Supplied data:
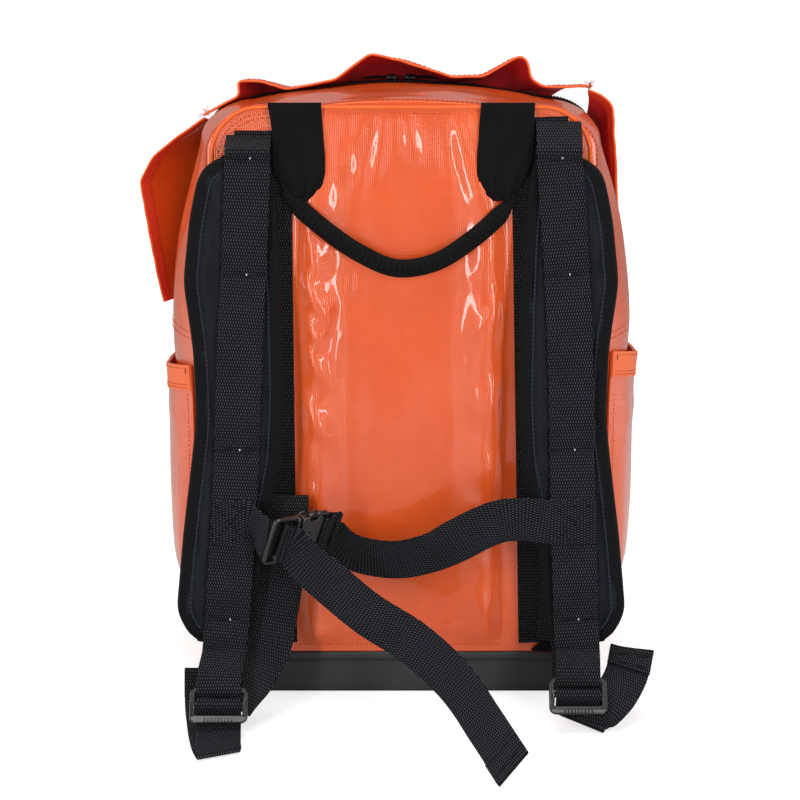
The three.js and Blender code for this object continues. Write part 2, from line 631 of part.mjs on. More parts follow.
for (const { tag, sign } of SIDES) {
  add(`pad_webbing_${tag}`, padWebbing(tag, sign), webbing);
  add(`ladder_lock_${tag}`, ladderLock(tag, sign), glossPlastic);
  add(`adjuster_tail_${tag}`, adjusterTail(tag, sign, TAIL_STOPS[tag]), webbing);
}

// ---- chest strap and its side-release buckle ----
const buckleAxes = (() => {
  const roll = THREE.MathUtils.degToRad(BUCKLE.roll);
  const tilt = THREE.MathUtils.degToRad(BUCKLE.tilt);
  const yaw = THREE.MathUtils.degToRad(BUCKLE.yaw);
  const along = v(Math.cos(yaw) * Math.cos(roll), Math.sin(yaw), Math.cos(yaw) * Math.sin(roll));
  const upright = v(-Math.sin(roll), 0, Math.cos(roll));
  const front = along.clone().cross(upright);
  const up = upright.clone().multiplyScalar(Math.cos(tilt)).addScaledVector(front, Math.sin(tilt));
  const out = front.clone().multiplyScalar(Math.cos(tilt)).addScaledVector(upright, -Math.sin(tilt));
  return { along, up, out };
})();

// A point by the buckle: a along the strap, b up across its width, n out of its face.
function bucklePoint(a, b, n) {
  const { along, up, out } = buckleAxes;
  return v(...BUCKLE.centre).addScaledVector(along, a).addScaledVector(up, b).addScaledVector(out, n);
}

function placedAtBuckle(solid) {
  const { along, up, out } = buckleAxes;
  const place = new THREE.Matrix4().makeBasis(along, up, out);
  place.setPosition(v(...BUCKLE.centre));
  return outward(geometryOf(solid).applyMatrix4(place));
}

// Buckle parts are drawn flat: a along the strap, b across it, n through its thickness.
function buckleBlock(a, b, n, corner = 0) {
  if (!corner) return boxSolid([a[0], b[0], n[0]], [a[1], b[1], n[1]]);
  const middle = (a[0] + a[1]) / 2;
  const shape = roundedRectangle((a[1] - a[0]) / 2, b[0], b[1], corner);
  const depth = n[1] - n[0];
  const solid = new THREE.ExtrudeGeometry(shape, { depth, bevelEnabled: false, curveSegments: 3 });
  return solidOf(solid.translate(middle, 0, n[0]));
}

function bucklePlug() {
  const half = BUCKLE.width / 2;
  return buckleBlock([-32, -6], [-half, half], [-2, 2], 5)
    .add(buckleBlock([-9, -4.4], [-half + 1, half - 1], [-4.5, 4.5]))
    .add(buckleBlock([-5, 12], [-5, 5], [-2.6, 2.6]))
    .subtract(buckleBlock([-28.5, -19.5], [-21.5, 21.5], [-9, 9]))
    .subtract(buckleBlock([-15.5, -9.5], [-21.5, 21.5], [-9, 9]));
}

function buckleSocket() {
  const half = BUCKLE.width / 2;
  return buckleBlock([-3.6, 16.5], [-half, half], [-BUCKLE.thick / 2, BUCKLE.thick / 2], 3)
    .add(buckleBlock([12, 28], [-half, half], [-2.2, 2.2], 4))
    .subtract(buckleBlock([-9, 15], [-21, 21], [-3.4, 3.4]))
    .subtract(buckleBlock([3, 13.5], [-30, 30], [-3.4, 3.4]))
    .subtract(buckleBlock([18, 24], [-21.5, 21.5], [-9, 9]));
}

function buckleArm(sign) {
  const across = (near, far) => [Math.min(sign * near, sign * far), Math.max(sign * near, sign * far)];
  return buckleBlock([-3.8, 12.5], across(13, 18.5), [-2.6, 2.6])
    .add(buckleBlock([4.5, 12], across(18, 25.4), [-2.6, 2.6]));
}
add('buckle_plug', placedAtBuckle(bucklePlug()), glossPlastic);
add('buckle_socket', placedAtBuckle(buckleSocket()), glossPlastic);
add('buckle_arm_upper', placedAtBuckle(buckleArm(1)), glossPlastic);
add('buckle_arm_lower', placedAtBuckle(buckleArm(-1)), glossPlastic);

const chestY = webFront(184) - WEB.thick - 2 * GAP;
const padSlope = [0, PAD_LEAN, 1];
const chestUp = buckleAxes.up.toArray();

// Half a turn round a bar at the buckle, from one face to the other.
function buckleTurn(a, n, radius, fromAngle, toAngle, steps = 6) {
  return Array.from({ length: steps + 1 }, (_, k) => {
    const angle = THREE.MathUtils.degToRad(THREE.MathUtils.lerp(fromAngle, toAngle, k / steps));
    const at = bucklePoint(a + radius * Math.cos(angle), 0, n + radius * Math.sin(angle));
    return { at, side: buckleAxes.up };
  });
}

// Left chest strap: sewn to the pad's webbing, up through the plug's inner slot, over its bar, folded
// back on itself, and then hanging free across the buckle down to the floor.
function chestStrapLeft() {
  const sewn = [stop(-168, chestY, 184, padSlope), stop(-137, chestY, 184, padSlope)];
  const lead = [stop(-131, chestY - 4, 182, [0, -0.1, 1]),
    { at: bucklePoint(-30, 0, -4.6), side: buckleAxes.up }];
  const round = buckleTurn(-17.5, 0, BUCKLE.barRadius, -90, 90);
  const back = buckleTurn(-19.5, BUCKLE.barRadius + 1.4, 1.4, -90, -270, 5);
  const freeStart = bucklePoint(-13, 0, 8).toArray();
  const free = smooth([
    [...freeStart, ...chestUp], [-85, -201, 157, 0.45, -0.15, 0.88], [-64, -206, 140, 0.57, 0, 0.82],
    [-30, -216, 114, 0.57, 0, 0.82], [12, -234, 92, 0.57, 0, 0.82], [48, -262, 66, 0.55, 0, 0.83],
    [71, -298, 43, 0.5, 0.05, 0.86], [93, -338, 21.5, 0.45, 0.1, 0.88]], 22);
  return strap([...sewn, ...lead, ...round, ...back, ...free], WEB.narrow);
}

function chestStrapRight() {
  const before = bucklePoint(50, -18, -5.4).toArray();
  const end = bucklePoint(37, -11, -4.6).toArray();
  const stops = [
    [174, chestY, 184.5, ...padSlope], [134, chestY, 184.5, ...padSlope], [110, chestY - 1, 187, 0, 0, 1],
    [88, chestY, 185, -0.3, 0, 0.95], [68, -173, 177, -0.4, 0, 0.92], [50, -172, 167, -0.4, 0, 0.92],
    [30, -168, 155.5, -0.35, -0.2, 0.92], [0, -158, 145, 0, -0.3, 0.95], [-26, -148, 143.5, 0.15, -0.3, 0.93],
    [-46, -142, 147.5, 0.25, -0.3, 0.91], [...before, ...chestUp], [...end, ...chestUp]];
  return strap(smooth(stops, 30), WEB.narrow);
}

function chestLoopRight() {
  const leg = (a, n) => ({ at: bucklePoint(a, 0, n), side: buckleAxes.up });
  return strap([leg(44, -1.1), leg(35, -1.3), leg(30, -3.6), ...buckleTurn(26, 0, BUCKLE.barRadius, 270, 90),
    leg(30, 3.6), leg(35, 1.3), leg(44, 1.1)], WEB.narrow);
}
add('chest_strap_left', chestStrapLeft(), webbing);
add('chest_strap_right', chestStrapRight(), webbing);
add('chest_loop_right', chestLoopRight(), webbing);

// ---- lower webbing: from its anchor patch up into a slack loop and down to the back of the lock ----
const LOWER_STOPS = {
  left: [[146, -117.4, 52], [132, -118, 110], [112, -120, 170], [105, -124, 190], [104, -132, 197],
    [104, -140, 188], [106, -144, 150], [112, -150, 104, 1, 0, 0.1], [121, -166, 59, 0.97, 0, 0.2],
    [129, -178, 45, 0.9, 0.1, 0.42], [139, -188, 31, 0.84, 0.15, 0.5], [150, -197, 19, 0.88, 0.1, 0.45]],
  right: [[146, -117.4, 52], [150, -118, 110], [153, -120, 160], [154, -124, 178], [155, -132, 184],
    [155, -140, 176], [156, -144, 140], [157, -148, 100], [157, -160, 62], [157, -174, 42], [157, -186, 31]],
};
const PATCH_THICK = 1.5;

for (const { tag, sign } of SIDES) {
  const stops = LOWER_STOPS[tag].map(([x, y, z, ...side]) => [sign * x, y, z, ...side]);
  add(`lower_webbing_${tag}`, strap(smooth(stops, 26), WEB.narrow), webbing);
  const patch = new THREE.Shape();
  patch.moveTo(120, 42);
  patch.lineTo(168, 42);
  patch.lineTo(168, 84);
  patch.closePath();
  const plateBack = PANEL.back - GAP - STRIP.thick - GAP;
  const plate = geometryOf(solidOf(uprightPlate(patch, plateBack - PATCH_THICK, plateBack)));
  add(`anchor_patch_${tag}`, outward(plate.scale(sign, 1, 1)), webbing);
}

export default backpack;
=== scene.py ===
"""Looks for the trauma backpack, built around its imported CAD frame.

Shapes are written in millimetres in the CAD's own frame: +Z up, the harness faces -Y.
make_mesh() is the one place that turns them into metres.
"""
import math

import bmesh
import bpy
import numpy as np
from mathutils import Matrix, Vector, noise


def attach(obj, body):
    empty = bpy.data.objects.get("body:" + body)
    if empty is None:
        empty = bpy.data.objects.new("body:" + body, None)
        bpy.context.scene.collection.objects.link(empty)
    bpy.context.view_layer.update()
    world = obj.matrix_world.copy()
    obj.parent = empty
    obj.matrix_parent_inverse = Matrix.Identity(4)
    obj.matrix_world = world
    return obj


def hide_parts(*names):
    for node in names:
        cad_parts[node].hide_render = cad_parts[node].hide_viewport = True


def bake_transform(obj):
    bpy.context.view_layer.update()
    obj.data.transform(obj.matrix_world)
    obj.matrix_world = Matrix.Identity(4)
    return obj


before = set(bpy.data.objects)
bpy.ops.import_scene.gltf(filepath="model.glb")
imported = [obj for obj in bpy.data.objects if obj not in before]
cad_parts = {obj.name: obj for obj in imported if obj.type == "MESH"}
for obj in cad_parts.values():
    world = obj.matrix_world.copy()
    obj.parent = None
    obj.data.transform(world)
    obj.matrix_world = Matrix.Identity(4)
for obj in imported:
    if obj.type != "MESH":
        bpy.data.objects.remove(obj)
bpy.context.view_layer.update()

MM = 0.001
VOXEL, PRESSURE, SIM_FRAMES = 0.0045, 4, 20
TAU = 2 * math.pi
STRAP_WIDTH, STRIP_WIDTH, STRAP_THICK = 40, 50, 1.7
SIDES = (("left", -1), ("right", 1))


# ---- small helpers -------------------------------------------------------------------------------
def unit(vectors):
    vectors = np.asarray(vectors, float)
    return vectors / np.maximum(np.linalg.norm(vectors, axis=-1, keepdims=True), 1e-9)


def table(pairs, value):
    """Straight-line interpolation in a list of (key, value) pairs."""
    keys, values = zip(*pairs)
    return np.interp(value, keys, values)


def smooth_step(value):
    value = np.clip(value, 0, 1)
    return value * value * (3 - 2 * value)


def bump_at(value, centre, width):
    return np.exp(-(((value - centre) / width) ** 2))


def ripple(point, size, seed=0.0):
    """Smooth noise from -1 to 1 at a point, with waves about size mm long."""
    x, y, z = (float(c) / size for c in point)
    return noise.noise(Vector((x + seed, y - seed, z + 0.37 * seed)))


def spline(stops, step=2.5):
    """Rows along a centripetal Catmull-Rom curve; each stop is (x, y, z, more values that are blended)."""
    stops = np.array(stops, float)
    points = stops[:, :3]
    ends = np.vstack([2 * points[0] - points[1], points, 2 * points[-1] - points[-2]])
    rows = []
    for i in range(len(points) - 1):
        a, b, c, d = ends[i:i + 4]
        t1 = np.linalg.norm(b - a) ** 0.5
        t2 = t1 + np.linalg.norm(c - b) ** 0.5
        t3 = t2 + np.linalg.norm(d - c) ** 0.5
        count = max(2, int(np.ceil(np.linalg.norm(c - b) / step)))
        last = i == len(points) - 2
        for k in range(count + (1 if last else 0)):
            t = t1 + (t2 - t1) * k / count
            ab = a + (b - a) * t / t1
            bc = b + (c - b) * (t - t1) / (t2 - t1)
            cd = c + (d - c) * (t - t2) / (t3 - t2)
            abc = ab + (bc - ab) * t / t2
            bcd = bc + (cd - bc) * (t - t1) / (t3 - t1)
            at = abc + (bcd - abc) * (t - t1) / (t2 - t1)
            mix = smooth_step(k / count)
            rows.append(np.concatenate([at, stops[i, 3:] * (1 - mix) + stops[i + 1, 3:] * mix]))
    return np.array(rows)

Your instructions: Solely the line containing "const plate = geometryOf(solidOf(uprightPlate(patch, plateBack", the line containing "cad_parts[node].hide_render = cad_parts[node].hide_viewport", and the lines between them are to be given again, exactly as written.

Written solution:
  const plate = geometryOf(solidOf(uprightPlate(patch, plateBack - PATCH_THICK, plateBack)));
  add(`anchor_patch_${tag}`, outward(plate.scale(sign, 1, 1)), webbing);
}

export default backpack;
=== scene.py ===
"""Looks for the trauma backpack, built around its imported CAD frame.

Shapes are written in millimetres in the CAD's own frame: +Z up, the harness faces -Y.
make_mesh() is the one place that turns them into metres.
"""
import math

import bmesh
import bpy
import numpy as np
from mathutils import Matrix, Vector, noise


def attach(obj, body):
    empty = bpy.data.objects.get("body:" + body)
    if empty is None:
        empty = bpy.data.objects.new("body:" + body, None)
        bpy.context.scene.collection.objects.link(empty)
    bpy.context.view_layer.update()
    world = obj.matrix_world.copy()
    obj.parent = empty
    obj.matrix_parent_inverse = Matrix.Identity(4)
    obj.matrix_world = world
    return obj


def hide_parts(*names):
    for node in names:
        cad_parts[node].hide_render = cad_parts[node].hide_viewport = True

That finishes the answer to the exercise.